L'oeuvre, en grand format, repoussée du revers de la main par les journaux américains, se veut le journal d'un auteur de bandes dessinées vivant dans le New York de l'après-11 septembre 2001. C'est aussi une critique acerbe de la rhétorique guerrière de Bush et des conséquences de tout ça sur la marche de l'humanité.
«J'aurais préféré que l'on emprunte collectivement une route alternative plutôt que celle sur laquelle nous nous trouvons aujourd'hui après cet événement», dit le bédéiste, qui avoue que, cette année encore, le 11 septembre, il est allé «se cacher» et s'est «coupé de toutes les sources d'information». «Je ne voulais pas voir les images des tours, entendre parler Bush et les autres.» La tragédie: trop fraîche encore. Sans doute.
L'homme est un sensible. Et il le prouve en disant avoir pris cinq ans pour assembler son nouvel album, dont le lancement est prévu le 4 octobre prochain. «Je m'approchais, je m'éloignais parce que c'était très douloureux», résume le bédéiste. Méta Maus — c'est son titre —, dont la version française est attendue plus tard, le printemps prochain, va permettre à Art Spiegelman de s'adonner à ce qu'il fait de mieux: réfléchir sur la réflexion et surtout sur l'aventure de Maus qui, cette année, célèbre ces 25 ans. L'origine, les choix iconographiques, la façon dont il a recueilli les confidences de son père, tout cela va y être abordé, tout comme l'impact que ce récit a eu, autant sur la bande dessinée — en démontrant que ce genre pouvait tenir des propos sérieux, même avec des chats et des souris — que sur son auteur, qui forcément a dû apprendre à vivre et à poursuivre sa création après un tel succès.

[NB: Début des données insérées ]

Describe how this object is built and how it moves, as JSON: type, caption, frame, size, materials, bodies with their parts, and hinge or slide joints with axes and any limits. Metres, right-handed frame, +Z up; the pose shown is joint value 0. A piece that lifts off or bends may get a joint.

«Cela n'a pas été facile, avoue Art Spiegelman, mais je ne me plains pas, car ce n'est pas donné à tous les artistes d'avoir un succès comme Maus, qui aborde un thème dont on parle beaucoup et qui a réussi, en traversant les genres, à se démarquer.» Mais aussi, à l'image des parents de l'auteur incarnés par des souris dans ce récit, à survivre à son temps.